## Task description
Line by line, reproduce exactly the beginning of the listing below, ending with the line that contains "return (*c.tolist(), 1.0)" and adding nothing.

## Information shown

## BEGIN

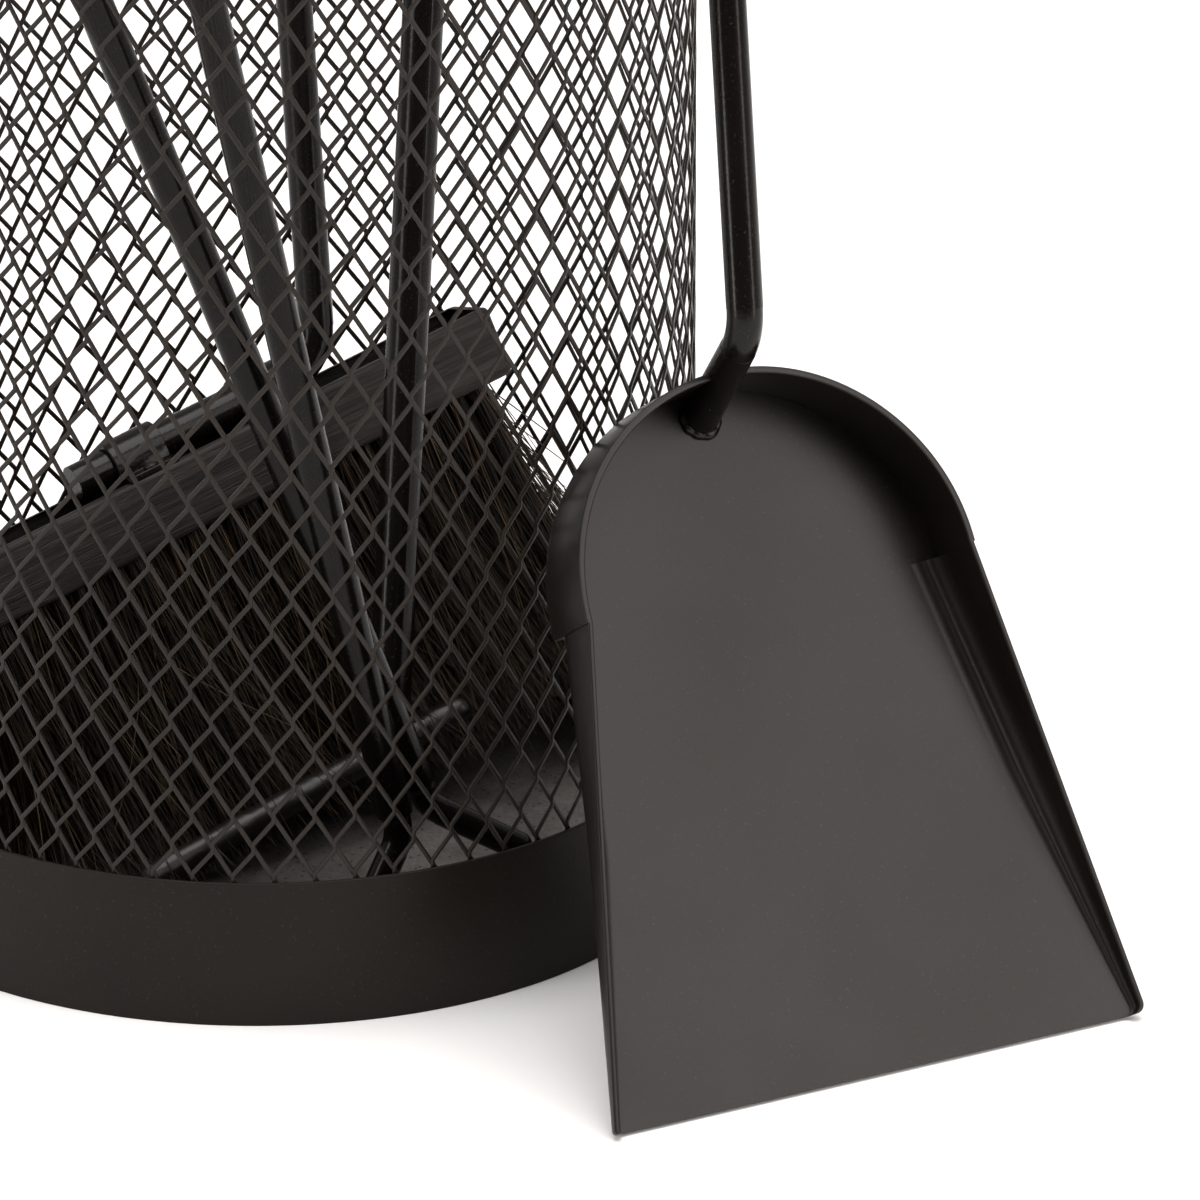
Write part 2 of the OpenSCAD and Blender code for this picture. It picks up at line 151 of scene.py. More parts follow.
def fromCad(name, part, material, body, bevel):
    # merged, smoothly shaded copy of a CAD node, with its sharp edges broken by a small bevel in mm
    work = bmesh.new()
    work.from_mesh(cad[part].data)
    bmesh.ops.remove_doubles(work, verts=work.verts, dist=copied["merge"])
    bmesh.ops.dissolve_limit(work, angle_limit=math.radians(copied["flat"]), verts=work.verts, edges=work.edges)
    mesh = bpy.data.meshes.new(name)
    work.to_mesh(mesh)
    work.free()
    piece = bpy.data.objects.new(name, mesh)
    bpy.context.scene.collection.objects.link(piece)
    finishMesh(piece, material, body, [part], copied["sharp"])
    if bevel:
        edges = piece.modifiers.new("brokenEdges", "BEVEL")
        edges.width = bevel * mm
        edges.segments = 2
        edges.limit_method = "ANGLE"
        edges.angle_limit = math.radians(copied["sharp"])
        edges.use_clamp_overlap = True


# Materials

def linear(code):
    # sRGB hex to linear colour
    c = arr([int(code[i:i + 2], 16) for i in (1, 3, 5)]) / 255
    c = np.where(c <= 0.04045, c / 12.92, ((c + 0.055) / 1.055) ** 2.4)
    return (*c.tolist(), 1.0)


def node(tree, kind, settings=None, links=None, result=0):
    # adds a node, sets its properties, input values or colour stops, links its inputs, and returns an output
    made = tree.nodes.new(kind)
    for key, value in (settings or {}).items():
        if key == "stops":
            band = made.color_ramp.elements
            for spot, (position, color) in enumerate(value):
                stop = band[spot] if spot < 2 else band.new(position)
                stop.position, stop.color = position, color
        elif isinstance(key, str) and hasattr(made, key):
            setattr(made, key, value)
        else:
            made.inputs[key].default_value = value
    for key, source in (links or {}).items():
        tree.links.new(source, made.inputs[key])
    return made.outputs[result] if made.outputs else None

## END

## Response to this task
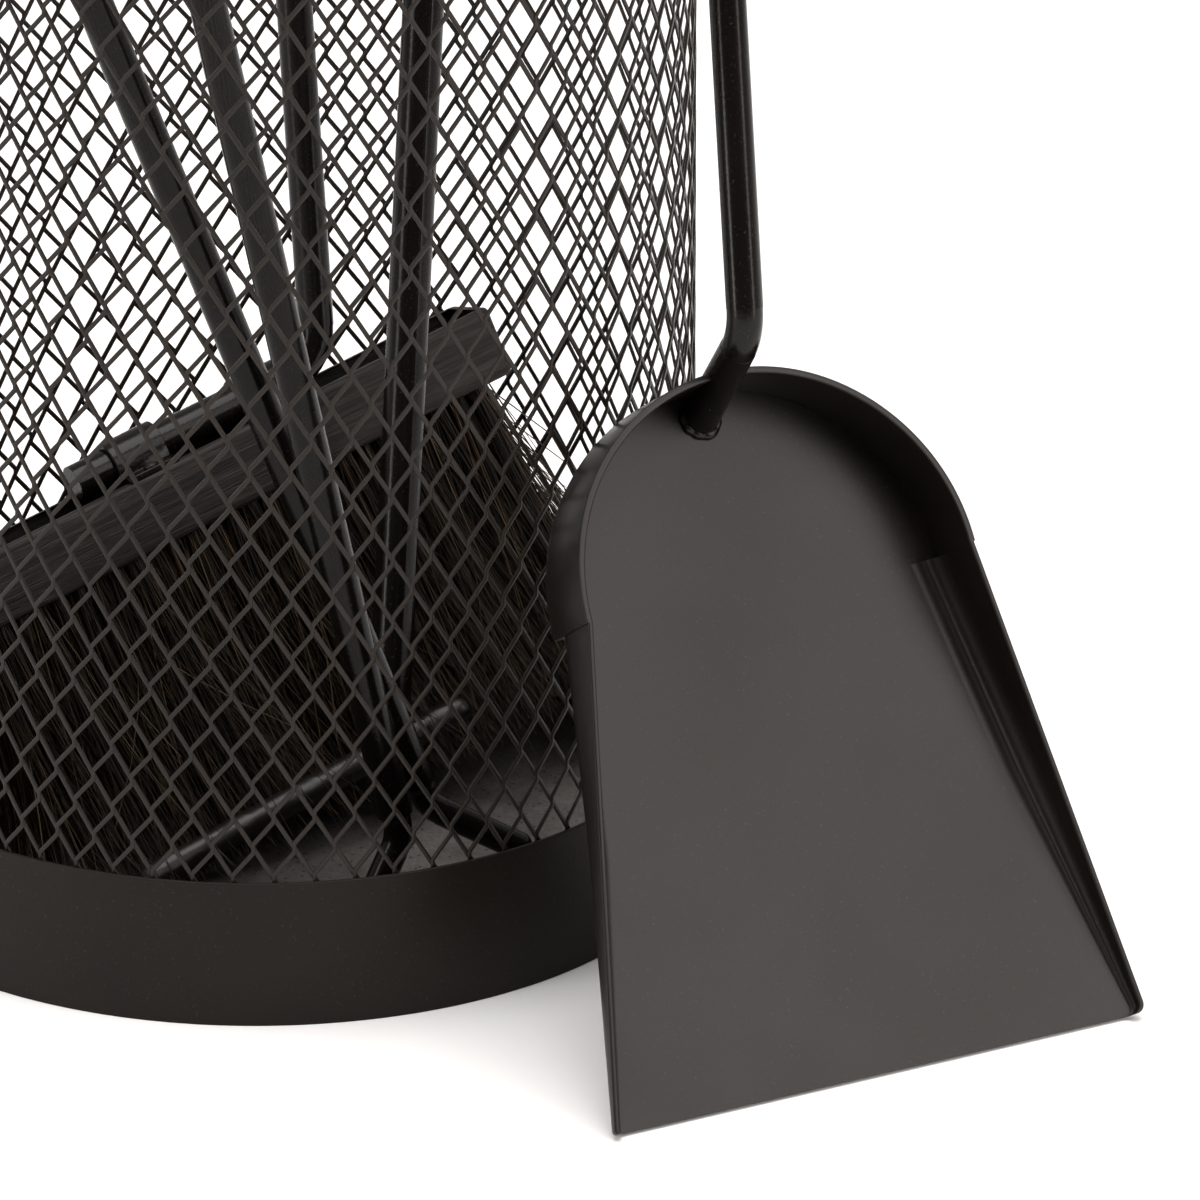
Write part 2 of the OpenSCAD and Blender code for this picture. It picks up at line 151 of scene.py. More parts follow.
def fromCad(name, part, material, body, bevel):
    # merged, smoothly shaded copy of a CAD node, with its sharp edges broken by a small bevel in mm
    work = bmesh.new()
    work.from_mesh(cad[part].data)
    bmesh.ops.remove_doubles(work, verts=work.verts, dist=copied["merge"])
    bmesh.ops.dissolve_limit(work, angle_limit=math.radians(copied["flat"]), verts=work.verts, edges=work.edges)
    mesh = bpy.data.meshes.new(name)
    work.to_mesh(mesh)
    work.free()
    piece = bpy.data.objects.new(name, mesh)
    bpy.context.scene.collection.objects.link(piece)
    finishMesh(piece, material, body, [part], copied["sharp"])
    if bevel:
        edges = piece.modifiers.new("brokenEdges", "BEVEL")
        edges.width = bevel * mm
        edges.segments = 2
        edges.limit_method = "ANGLE"
        edges.angle_limit = math.radians(copied["sharp"])
        edges.use_clamp_overlap = True


# Materials

def linear(code):
    # sRGB hex to linear colour
    c = arr([int(code[i:i + 2], 16) for i in (1, 3, 5)]) / 255
    c = np.where(c <= 0.04045, c / 12.92, ((c + 0.055) / 1.055) ** 2.4)
    return (*c.tolist(), 1.0)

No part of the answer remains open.